Witness the Ramaswamy proposal to fire 50% of federal employees by social security number. Why 50%? Well it seems like a nice big number. Which ones? Literally just choose them randomly. It's what you get when you combine a desire for "small government" with complete ignorance about what the government actually does. He's just saying "Less bureaucracy!" without being able to specify which functions he wants to cease.
And ok, Ramaswamy is a sideshow. But it's not like the frontrunner is providing any level of clarity. "I'll repeal Obamacare and give everyone MUCH BETTER healthcare!" Ok, better how? Just "better!"
There's no proactive policy agenda. There's no vision of an ideal end state to be achieved. They aren't even radical anarcho-capitalists like Milei, they don't have the intellect or vision for even that.
This is always framed as a swipe at Trump, but it really shows how incompetent the establishment GOP is. They have hundreds, if not thousands, of people working for think tanks, policy assistants, lobbyists, etc who were supposed to be crafting a Republican alternative to Obamacare. They had multiple votes to repeal Obamacare before Trump was a political player.
It turns out they had no plan. Apparently they were just cashing paycheques and playing Candy Crush.
John McCain repeatedly voted to repeal Obamacare, campaigned in 2016 on repealing Obamacare, then cast the deciding vote to save Obamacare. He was hailed as a hero by the press for opposing Trump, but he knew that there was no plan to replace Obamacare for all of those votes and during his campaign.
Trump just assumed someone in GOP healthcare policy had done their job in the past six years.
Legislation is the job of the legislative branch. The President should have input, but he shouldn't be expected to go into more depth than broad strokes about ideas he supports and opposes.
In part it's because obamacare is more or less a globally center-right healthcare policy- it's cribbed from a bunch of euro systems that are very establishment-conservative coded.

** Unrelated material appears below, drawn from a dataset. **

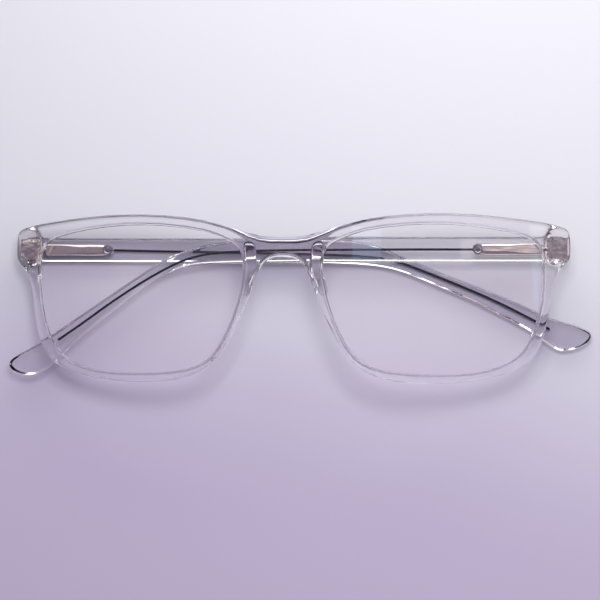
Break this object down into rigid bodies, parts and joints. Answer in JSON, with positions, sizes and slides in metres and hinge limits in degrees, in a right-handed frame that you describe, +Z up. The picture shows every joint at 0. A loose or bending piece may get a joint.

It happens to be a giant trainwreck compared to those systems, and that's mostly the democrat's fault, but it's not like there's a right-coded twenty dollar bill on the sidewalk as to how to make it better. There just isn't a conservative-coded way to meaningfully bring health insurance costs down, although you can do some pruning around the edges. There are progressive-coded ways that would get implemented by right wing technocrats not facing a lot of scrutiny, but that is not a good description of the Trump admin.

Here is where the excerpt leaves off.